Assigned to the North Atlantic Fleet as a dispatch ship, Viking remained at New York for the next two months. On 12 July, she departed New York bound for the blockading forces off the Cuban coast. After brief stops at Port Royal, South Carolina, and Key West, Florida, she joined the Fleet in Cuban waters on 28 July. After three weeks of duty carrying orders, messages, and passengers between ships on station on the blockade, Viking ended her brief war service without having participated in any combat. She headed back to Key West on 16 August, remained overnight, and then continued her voyage—via Port Royal—to Hampton Roads, Virginia.
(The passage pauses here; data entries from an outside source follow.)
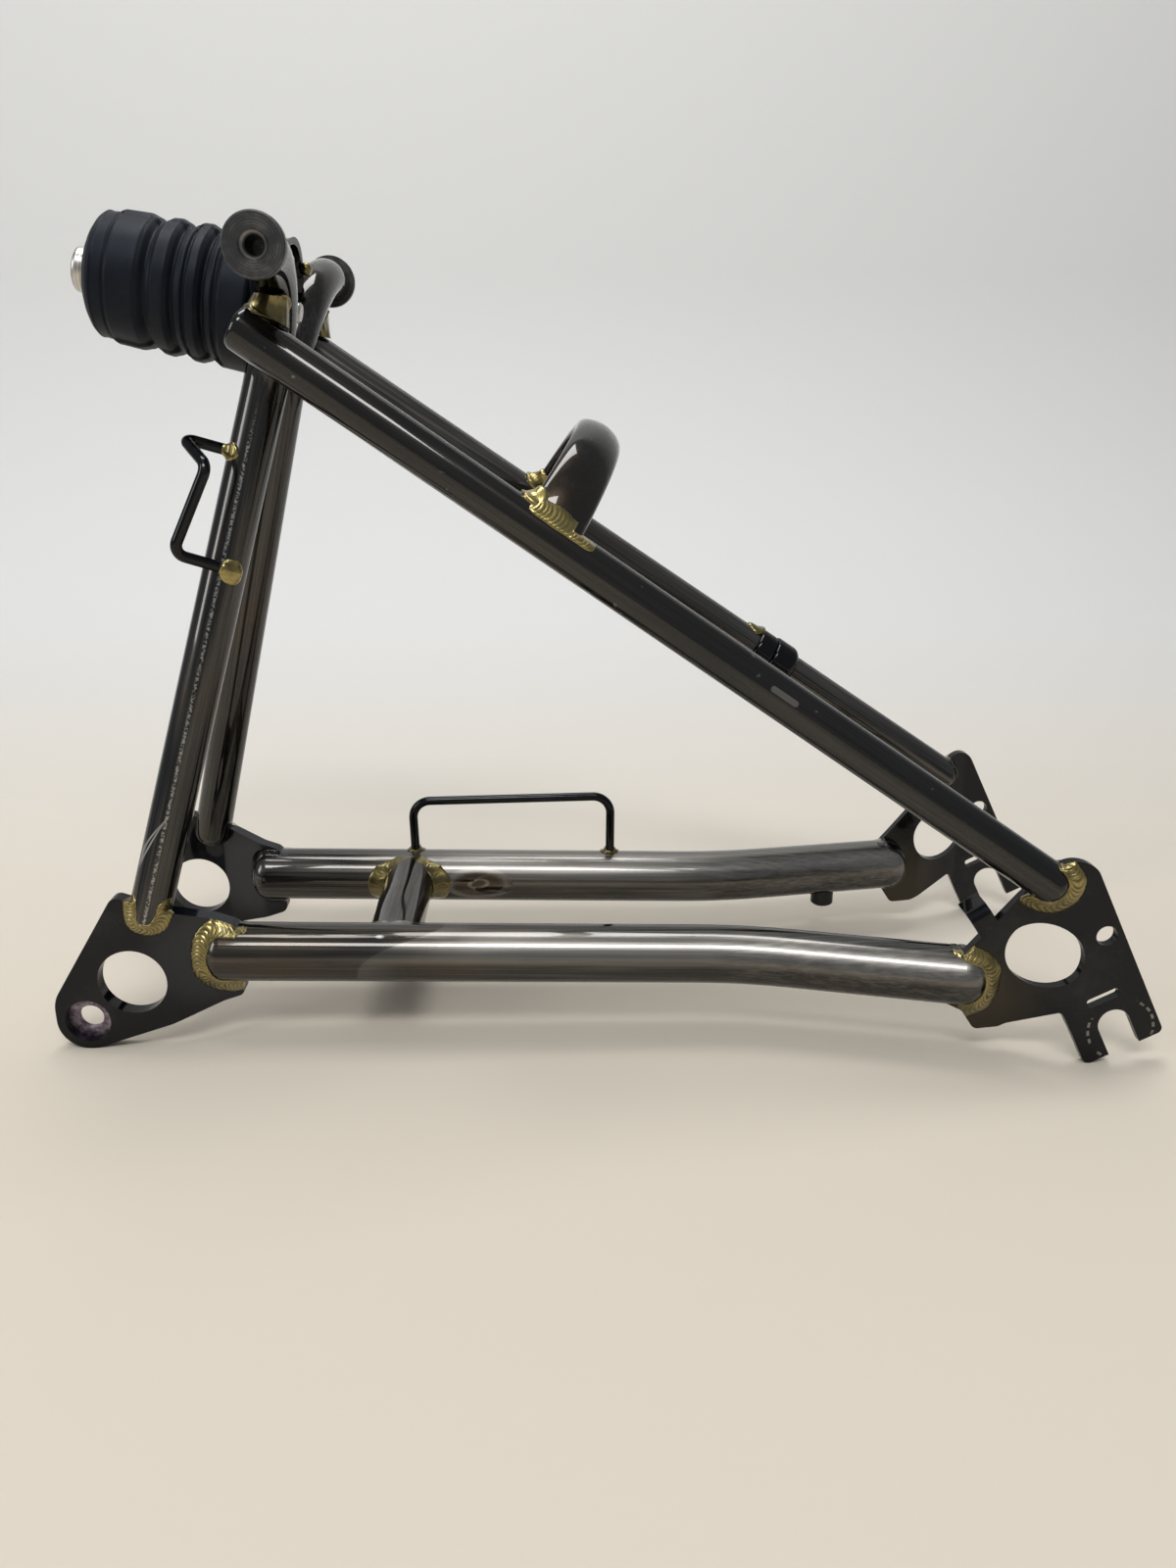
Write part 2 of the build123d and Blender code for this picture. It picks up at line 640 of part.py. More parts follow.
def dropout_seatstay_bead():
    """Brass round the seatstay's rear end on the axle plate."""
    end = seatstay_point(SEATSTAY_END[0])
    slope = (end - seatstay_point(SEATSTAY_TIP[0])).normalized()
    along = Vector(slope.X, slope.Z)
    out = Vector(-along.Y, along.X) * (SEATSTAY_D / 2)
    middle = Vector(end.X, end.Z)
    corners = [
        middle - along * 7.0 + out,
        middle + along * 3.6 + out,
        middle + along * 3.6 - out,
        middle - along * 7.0 - out,
    ]
    route = [(c.X, c.Y) for c in corners]
    return both_faces(route, end.Y - SEAT_BEAD_OUT, AXLE_PLATE_T, SMALL_BEAD_D, 5.0)


def crotch_bead_left():
    """Brass in the crotch between the seatstay's tip and the elbow."""
    x = UPRIGHT_TOP_X
    stay = seatstay_point(x)
    top = stay.Z + SEATSTAY_D / 2
    route = [(x - 8.0, stay.Y + 2.0, top + 5.5), (x - 2.0, stay.Y + 3.0, top + 1.8), (x + 5.0, stay.Y + 3.0, top - 1.0)]
    return weld(route, BEAD_D + 0.8, 4.0)


def dish_bead_left():
    """Brass between the cup and the left tube."""
    station = NOSE_PROUD + RUBBER_LENGTH + DISH_DEPTH
    centre = block_frame() * Pos(-DISH_RIM_R * 0.72, DISH_RIM_R * 0.62, station)
    return Pos(centre.position.X, centre.position.Y, centre.position.Z) * Sphere(BEAD_D / 2)


def arch_bead_left():
    """Brass along the arch's foot on the left seatstay."""
    frame = arch_frame()
    y = seatstay_point(ARCH_X).Y - 1.5
    up = SEATSTAY_D / 2 + 0.5
    ends = [frame * Pos(y, up, -3.0), frame * Pos(y, up, ARCH_WIDTH + 3.0)]
    return weld([end.position for end in ends], ARCH_BEAD_D)


def drop(point):
    """Drop of brass at a wire's foot."""
    return Pos(*point) * Sphere(BEAD_DROP_D / 2)


def wire_drops():
    """Drops of brass at the feet of both wires, by name."""
    upper, elbow, hook, turn, lower = loop_route()
    top = CHAINSTAY_D / 2
    front = (GUIDE_FRONT_X + 0.4, CHAINSTAY_Y - 0.8, chainstay_z(GUIDE_FRONT_X) + top)
    rear = (GUIDE_REAR_X, CHAINSTAY_Y - 0.8, chainstay_z(GUIDE_REAR_X) + top)
    return {
        "loop_upper": drop(upper + (elbow - upper).normalized() * 5.2),
        "loop_lower": drop(lower + (turn - lower).normalized() * 3.6),
        "guide_front": drop(front),
        "guide_rear": drop(rear),
    }


def stop_bead():
    """Brass at the front end of the cable stop, on top of the right seatstay."""
    point = seatstay_point(STOP_X - STOP_LENGTH * 0.46)
    return mirrored(Pos(point.X + 2.0, point.Y, point.Z + SEATSTAY_D / 2 - 0.5) * Sphere(BEAD_DROP_D / 2))


def write(name, solid):
    """Write one node, keeping only real solids."""
    solids = solid.solids() if hasattr(solid, "solids") else [solid]
    shape = solids[0] if len(solids) == 1 else Compound(children=list(solids))
    shape.label = name
    export_step(shape, f"parts/{name}.step")
    NODES[name] = shape


def cut(solid, *others):
    """The solid without the pieces that it is seated on."""
    for other in others:
        solid = solid - other
    return solid


NODES = {}
os.makedirs("parts", exist_ok=True)

plate = pivot_plate_left()
axle_plate = mirrored(dropout(horned=False))
axle_plate_horned = mirrored(dropout(horned=True))
upright = cut(upright_left(), plate)
seatstay = cut(seatstay_left(), axle_plate, upright)
chainstay = cut(chainstay_left(), plate, axle_plate)
dent = Pos(DENT_X, CHAINSTAY_Y - CHAINSTAY_D / 2 - 1.6, chainstay_z(DENT_X)) * scale(Sphere(1.0), by=DENT_SIZE)

write("pivot_plate_left", plate)
write("pivot_plate_right", mirrored(plate))
write("dropout_left", axle_plate_horned)
write("dropout_right", mirrored(axle_plate))
write("chainstay_left", chainstay)
write("chainstay_right", mirrored(chainstay) - dent)
write("upright_left", upright)
write("upright_right", mirrored(upright))
write("seatstay_left", seatstay)
write("seatstay_right", mirrored(seatstay))
write("roller_boss_left", roller_boss_left())
write("roller_boss_right", mirrored(roller_boss_left()))

dish = cut(block_dish(), upright, mirrored(upright))
stay_bridge = cut(bridge(), chainstay, mirrored(chainstay))
arch = cut(seatstay_arch(), seatstay, mirrored(seatstay))
write("block_dish", dish)
write("suspension_block", suspension_block())
write("nose_bolt", nose_bolt())
write("block_washer", block_washer())
write("block_nut", block_nut())
write("chainstay_bridge", stay_bridge)
write("seatstay_arch", arch)

guide = cut(guide_wire_right(), mirrored(chainstay))
loop = cut(cable_loop_left(), upright)
peg = cut(cable_peg_right(), mirrored(chainstay))
stop = cut(cable_stop_right(), mirrored(seatstay))
write("guide_wire_right", guide)
write("cable_loop_left", loop)
write("cable_peg_right", peg)
write("cable_stop_right", stop)

beads = {
    "pivot_chainstay": cut(pivot_chainstay_bead(), plate, chainstay),
    "pivot_upright": cut(pivot_upright_bead(), plate, upright),
    "axle_chainstay": cut(dropout_chainstay_bead(), axle_plate, chainstay),
    "axle_seatstay": cut(dropout_seatstay_bead(), axle_plate, seatstay),
    "elbow_seatstay": cut(crotch_bead_left(), seatstay, upright),
    "dish": cut(dish_bead_left(), upright, dish),
    "bridge": cut(bridge_bead_left(), chainstay, stay_bridge),
    "arch": cut(arch_bead_left(), seatstay, arch),
}
for name, bead in beads.items():
    write(f"braze_{name}_left", bead)
    write(f"braze_{name}_right", mirrored(bead))

drops = wire_drops()
write("braze_loop_upper", cut(drops["loop_upper"], upright, loop))
write("braze_loop_lower", cut(drops["loop_lower"], upright, loop))
write("braze_guide_front", cut(drops["guide_front"], mirrored(chainstay), guide))
write("braze_guide_rear", cut(drops["guide_rear"], mirrored(chainstay), guide))
write("braze_cable_stop", cut(stop_bead(), mirrored(seatstay), stop))
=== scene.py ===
import bmesh
import bpy
import math
from mathutils import Matrix, Vector, noise
from mathutils.bvhtree import BVHTree


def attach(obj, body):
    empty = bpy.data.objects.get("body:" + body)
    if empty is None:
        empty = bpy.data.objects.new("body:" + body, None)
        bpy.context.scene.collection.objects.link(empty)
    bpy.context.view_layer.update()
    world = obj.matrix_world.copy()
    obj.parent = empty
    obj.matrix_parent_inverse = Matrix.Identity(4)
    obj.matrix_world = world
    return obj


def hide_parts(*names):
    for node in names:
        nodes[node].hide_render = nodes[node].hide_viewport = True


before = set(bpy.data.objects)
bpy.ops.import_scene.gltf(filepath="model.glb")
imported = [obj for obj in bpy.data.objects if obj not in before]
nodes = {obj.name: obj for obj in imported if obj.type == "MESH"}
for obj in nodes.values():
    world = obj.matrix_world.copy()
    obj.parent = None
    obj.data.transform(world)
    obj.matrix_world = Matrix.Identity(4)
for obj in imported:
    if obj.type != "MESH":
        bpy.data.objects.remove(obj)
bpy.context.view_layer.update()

# Rear triangle of a folding bicycle: brazed steel tube and plate with a rubber block.
# The frame has its origin on the pivot axis, +X back to the wheel axle and +Z up, in metres.
# Sizes are written in millimetres, and each mesh is brought to metres when it is finished.
MM = 0.001


# Floor and backdrop
# One pale sheet that lies under the part and sweeps up behind it, as in a photo studio.
# It isn't part of the object.
FLOOR_Z = -10.0
FLOOR_HALF = 1500.0
FLOOR_MIDDLE = (150.0, -1000.0)
SWEEP_STEPS = 12
SWEEP_STEP = 40.0
FLOOR_NEAR = (0.62, 0.56, 0.47, 1.0)
FLOOR_FAR = (0.72, 0.72, 0.71, 1.0)


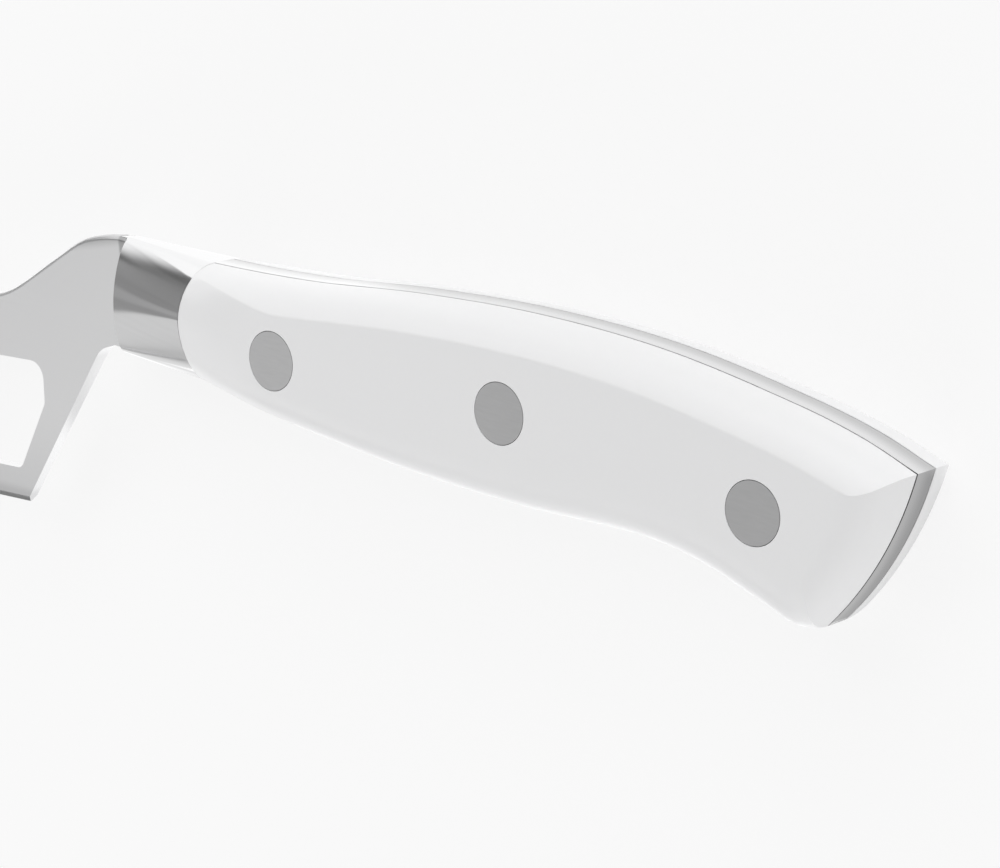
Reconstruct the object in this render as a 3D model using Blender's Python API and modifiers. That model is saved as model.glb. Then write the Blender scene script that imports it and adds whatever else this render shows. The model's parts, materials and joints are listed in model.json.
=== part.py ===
"""Cheese knife: a forged openwork blade, bolster and full tang in one piece, two riveted handle scales.

Units are metres, Z is up. The knife lies on the flat of its right scale. X runs from the tip to the
butt, Y from the cutting edge to the spine. The origin is on that flat, midway between the front and
the middle rivet. All outlines are drawn in the knife's own axes: X from the joint of bolster and
scales, Y from the front rivet, Z from the middle plane of the tang.
"""

from math import asin, cos, hypot, pi, radians, sin, sqrt

import bmesh
import bpy

# Handle
HANDLE_LENGTH = 0.1168
HANDLE_THICKNESS = 0.018
TANG_THICKNESS = 0.0035
FIT_GAP = 0.0003

# Heights of the handle's back over the line of the front and rear rivets, from joint to butt
BACK_AT_JOINT = 0.0085
BACK_AT_FRONT_RIVET = 0.00995
BACK_BEFORE_MIDDLE = 0.0126
BACK_AT_MIDDLE_RIVET = 0.01425
BACK_AFTER_MIDDLE = 0.01425
BACK_AT_REAR_RIVET = 0.01215
BACK_BEFORE_BUTT = 0.01035
BACK_AT_BUTT = 0.008
CORNER_FROM_BUTT = 0.0078

# Depths of the handle's belly under the same line
BELLY_AT_JOINT = 0.0084
BELLY_AT_FRONT_RIVET = 0.0098
BELLY_BEFORE_MIDDLE = 0.0109
BELLY_AT_MIDDLE_RIVET = 0.0108
BELLY_AFTER_MIDDLE = 0.0095
BELLY_BEFORE_REAR = 0.0103
BELLY_AT_REAR_RIVET = 0.0129
BELLY_AT_POMMEL = 0.0142
BELLY_AT_BUTT = 0.0137
POMMEL_FROM_BUTT = 0.013
BUTT_RAKE = 0.0103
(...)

She remained in the Hampton Roads-Norfolk area until 8 September when she headed up Chesapeake Bay to Annapolis, Maryland. After a two-day visit, she returned to Norfolk on the 11th. She was placed out of commission there on 22 September 1898.

Viking remained at Norfolk until 29 September 1899 at which time she was reactivated for a bit more than three weeks of service which ended on 23 October. On 9 December 1899, Viking was transferred to the United States Department of War for use by the United States Army. No records telling of her Army service or of her ultimate disposition have been found.